If that doesn't work, can you please send the results of hipInfo? See this directory: /opt/rocm/hip/samples/1_Utils/hipInfo. Also, can you show how you are running this 4-GPU workload?
Thanks,
Jeff
PS - Here's an example of how you might accomplish a 4-GPU run. You'll have to point the prototxt files to wherever you have ImageNet data located.
Prepare GoogleNet
Params to be set by the user:
gpuids="0,1,2,3"
batchsize_per_gpu=128
iterations=500
model_path=models/bvlc_googlenet
Update the train_val prototxt's batch size:
train_val_prototxt=${model_path}/train_val_batch${batchsize_per_gpu}.prototxt
cp ${model_path}/train_val.prototxt ${model_path}/train_val_batch${batchsize_per_gpu}.prototxt
sed -i "s|batch_size: 32|batch_size: ${batchsize_per_gpu}|g" ./${train_val_prototxt}
Update the solver prototxt's max_iter, snapshot and train_val prototxt path:
solver_prototxt=${model_path}/solver_short.prototxt
cp ${model_path}/solver.prototxt ${solver_prototxt}
sed -i "s|max_iter: 10000000|max_iter: ${iterations}|g" ${solver_prototxt}
sed -i "s|snapshot: 40000|snapshot_after_train: 0|g" ${solver_prototxt}
sed -i "s|${model_path}/train_val.prototxt|${train_val_prototxt}|g" ${solver_prototxt}
Train with ImageNet data
Using the parameters set above, run it:
ngpus=$(( 1 + $(grep -o "," <<< "$gpuids" | wc -l) ))
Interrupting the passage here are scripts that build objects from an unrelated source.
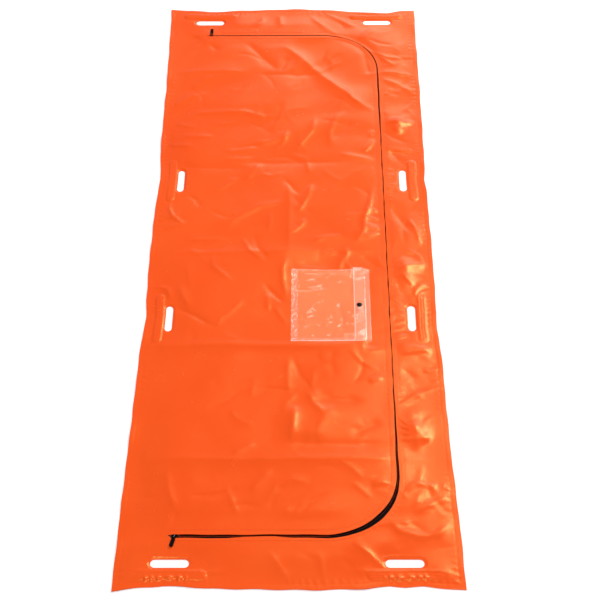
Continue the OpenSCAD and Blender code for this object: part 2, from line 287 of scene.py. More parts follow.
def coated_cloth():
    """Glossy orange PVC: a shade deeper and paler in clouds, and a scrim that just shows."""
    made = bpy.data.materials.new("orange_pvc")
    made.use_nodes = True
    tree = made.node_tree
    shader = tree.nodes["Principled BSDF"]
    place = tree.nodes.new("ShaderNodeUVMap")
    place.uv_map = "cut"
    cloud = node_of(tree, "ShaderNodeTexNoise", Vector=place.outputs[0], Scale=3.2, Detail=4.0)
    tint = tree.nodes.new("ShaderNodeValToRGB")
    tint.color_ramp.elements[0].position = 0.32
    tint.color_ramp.elements[0].color = (0.97, 0.080, 0.0085, 1)
    tint.color_ramp.elements[1].position = 0.72
    tint.color_ramp.elements[1].color = (1.0, 0.100, 0.0125, 1)
    tree.links.new(cloud.outputs[0], tint.inputs[0])
    tree.links.new(tint.outputs[0], shader.inputs["Base Color"])
    wear = node_of(tree, "ShaderNodeTexNoise", Vector=place.outputs[0], Scale=14.0, Detail=5.0)
    gloss = node_of(tree, "ShaderNodeMapRange", Value=wear.outputs[0],
                    From_Min=0.3, From_Max=0.7, To_Min=0.19, To_Max=0.28)
    tree.links.new(gloss.outputs[0], shader.inputs["Roughness"])
    weft = tree.nodes.new("ShaderNodeTexWave")
    weft.bands_direction = "X"
    warp = tree.nodes.new("ShaderNodeTexWave")
    warp.bands_direction = "Y"
    for yarn in (weft, warp):
        tree.links.new(place.outputs[0], yarn.inputs["Vector"])
        yarn.inputs["Scale"].default_value = 330
        yarn.inputs["Distortion"].default_value = 1.0
    scrim = node_of(tree, "ShaderNodeMath")
    tree.links.new(weft.outputs[1], scrim.inputs[0])
    tree.links.new(warp.outputs[1], scrim.inputs[1])
    grain = node_of(tree, "ShaderNodeTexNoise", Vector=place.outputs[0], Scale=900.0, Detail=2.0)
    skin = node_of(tree, "ShaderNodeMath")
    tree.links.new(scrim.outputs[0], skin.inputs[0])
    tree.links.new(grain.outputs[0], skin.inputs[1])
    bump = node_of(tree, "ShaderNodeBump", Height=skin.outputs[0], Strength=0.12, Distance=0.0002)
    tree.links.new(bump.outputs[0], shader.inputs["Normal"])
    shader.inputs["Specular IOR Level"].default_value = 0.8
    shader.inputs["Specular Tint"].default_value = (1.0, 0.70, 0.19, 1)
    return made


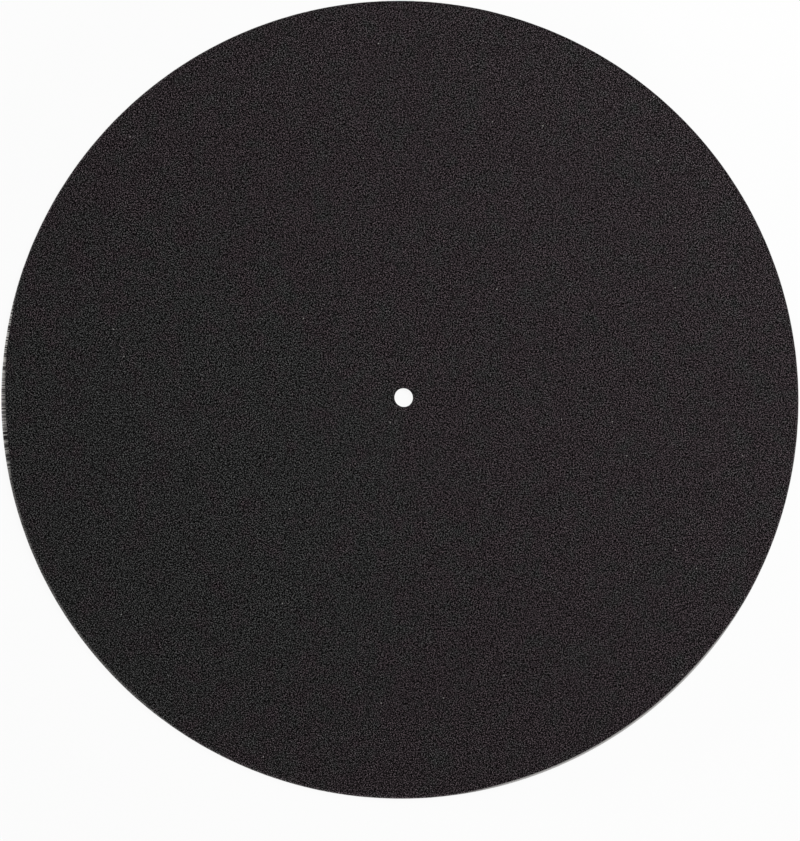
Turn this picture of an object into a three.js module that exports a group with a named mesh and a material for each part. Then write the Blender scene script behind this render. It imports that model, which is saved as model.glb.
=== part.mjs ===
// Turntable platter mat: one round sheet of dense black felt with a punched hole for the spindle.
// Millimetres, +Z up. The origin is the centre of the underside, on the spindle's axis.

import * as THREE from "three";

// Driving dimensions
const matDiameter = 305;
const matThickness = 3;
const spindleHoleDiameter = 7.2;
const rimRounding = 1.2;
const holeRounding = 0.2;

// A rounding takes at most this share of the thickness, so a straight wall is left between the two.
const largestRoundingShare = 0.45;

// How finely the round shapes are divided
const sidesAround = 200;
const stepsInRimRounding = 5;
const stepsInHoleRounding = 2;

const quarterTurn = Math.PI / 2;

// Points on a quarter circle of the section, anticlockwise from startAngle.
function roundedCorner(centreRadius, centreHeight, rounding, startAngle, steps) {
  return Array.from({ length: steps + 1 }, (_, step) => {
    const angle = startAngle + (step / steps) * quarterTurn;
    return new THREE.Vector2(
      centreRadius + rounding * Math.cos(angle),
      centreHeight + rounding * Math.sin(angle),
    );
  });
}

// The section from the spindle hole's wall to the rim, as radius and height. Both faces are flat,
// and all four edges are rounded.
function matSection() {
  const rimEdge = Math.min(rimRounding, largestRoundingShare * matThickness);
  const holeEdge = Math.min(holeRounding, largestRoundingShare * matThickness);
  const rimCentre = matDiameter / 2 - rimEdge;
  const holeCentre = spindleHoleDiameter / 2 + holeEdge;
  const points = [
    ...roundedCorner(rimCentre, rimEdge, rimEdge, -quarterTurn, stepsInRimRounding),
    ...roundedCorner(rimCentre, matThickness - rimEdge, rimEdge, 0, stepsInRimRounding),
    ...roundedCorner(holeCentre, matThickness - holeEdge, holeEdge, quarterTurn, stepsInHoleRounding),
    ...roundedCorner(holeCentre, holeEdge, holeEdge, 2 * quarterTurn, stepsInHoleRounding),
  ];
  return [...points, points[0].clone()];
}

// The section turned once about the spindle's axis, which is laid along +Z.
function matGeometry() {
  return new THREE.LatheGeometry(matSection(), sidesAround).rotateX(quarterTurn);
}

const blackFelt = new THREE.MeshStandardMaterial({
  name: "black_felt",
  color: 0x282526,
  roughness: 0.95,
  metalness: 0,
});

const platterMat = new THREE.Mesh(matGeometry(), blackFelt);
platterMat.name = "platter_mat";

const turntableMat = new THREE.Group();
turntableMat.name = "turntable_mat";
turntableMat.add(platterMat);

export default turntableMat;
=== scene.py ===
from math import cos, pi, radians, sin

import bpy
from mathutils import Matrix, Vector, noise


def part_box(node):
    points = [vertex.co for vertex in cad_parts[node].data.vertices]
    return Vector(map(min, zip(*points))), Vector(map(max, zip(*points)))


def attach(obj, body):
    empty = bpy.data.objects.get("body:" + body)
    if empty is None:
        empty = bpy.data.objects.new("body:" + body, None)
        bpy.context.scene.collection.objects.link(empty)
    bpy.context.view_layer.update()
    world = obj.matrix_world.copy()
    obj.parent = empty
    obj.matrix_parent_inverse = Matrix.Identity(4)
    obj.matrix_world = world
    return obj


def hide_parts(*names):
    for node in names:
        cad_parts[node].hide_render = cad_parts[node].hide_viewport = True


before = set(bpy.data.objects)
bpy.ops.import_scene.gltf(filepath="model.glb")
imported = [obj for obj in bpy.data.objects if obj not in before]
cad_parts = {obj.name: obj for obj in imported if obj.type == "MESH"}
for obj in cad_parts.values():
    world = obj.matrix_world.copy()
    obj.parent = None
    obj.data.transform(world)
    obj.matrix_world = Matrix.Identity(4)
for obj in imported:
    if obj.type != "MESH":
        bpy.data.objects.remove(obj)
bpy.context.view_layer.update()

# Lengths are in metres, and the mat lies flat with its underside at height 0
MM = 0.001

low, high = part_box("platter_mat")
RIM_RADIUS = (high.x - low.x) / 2
THICKNESS = high.z - low.z
HOLE_RADIUS = min(point.co.xy.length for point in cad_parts["platter_mat"].data.vertices)

RIM_ROUNDING = 1.2 * MM
HOLE_ROUNDING = 0.2 * MM
# Heights at which the roundings of the upper edges start
RIM_SHOULDER = THICKNESS - RIM_ROUNDING
HOLE_SHOULDER = THICKNESS - HOLE_ROUNDING

WHITE = (1, 1, 1, 1)

# Camera: nearly overhead, from the picture's lower left, with a long lens
CAMERA_TILT = radians(3.9)
CAMERA_SIDE = radians(209.6)
CAMERA_DISTANCE = 0.932
CAMERA_LENS = 104.5
CAMERA_AIM = Vector((-1.41 * MM, -8.75 * MM, THICKNESS / 2))
NEAREST_SEEN = 0.01
FARTHEST_SEEN = 100


def make_camera():
    back = Vector((
        sin(CAMERA_TILT) * cos(CAMERA_SIDE),
        sin(CAMERA_TILT) * sin(CAMERA_SIDE),
        cos(CAMERA_TILT),
    ))
    right = Vector((0, 1, 0)).cross(back).normalized()
    up = back.cross(right)
    turned = Matrix((right, up, back)).transposed().to_4x4()
    data = bpy.data.cameras.new("camera")
    data.lens = CAMERA_LENS
    data.clip_start = NEAREST_SEEN
    data.clip_end = FARTHEST_SEEN
    camera = bpy.data.objects.new("camera", data)
    camera.matrix_world = Matrix.Translation(CAMERA_AIM + CAMERA_DISTANCE * back) @ turned
    bpy.context.scene.collection.objects.link(camera)
    bpy.context.scene.camera = camera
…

train_log=./hipCaffe_nGPUs${ngpus}_batchsizePerGpu${batchsize_per_gpu}.log
train_log_sec=./hipCaffe_nGPUs${ngpus}_batchsizePerGpu${batchsize_per_gpu}_sec.log
./build/tools/caffe train --solver=${solver_prototxt} --gpu ${gpuids} 2>&1 | tee ${train_log}
Hi @parallelo, Thanks for your feedback. Currently, the system was shipped to SC17 show together with the MI25. I will provide the update when I get the system back.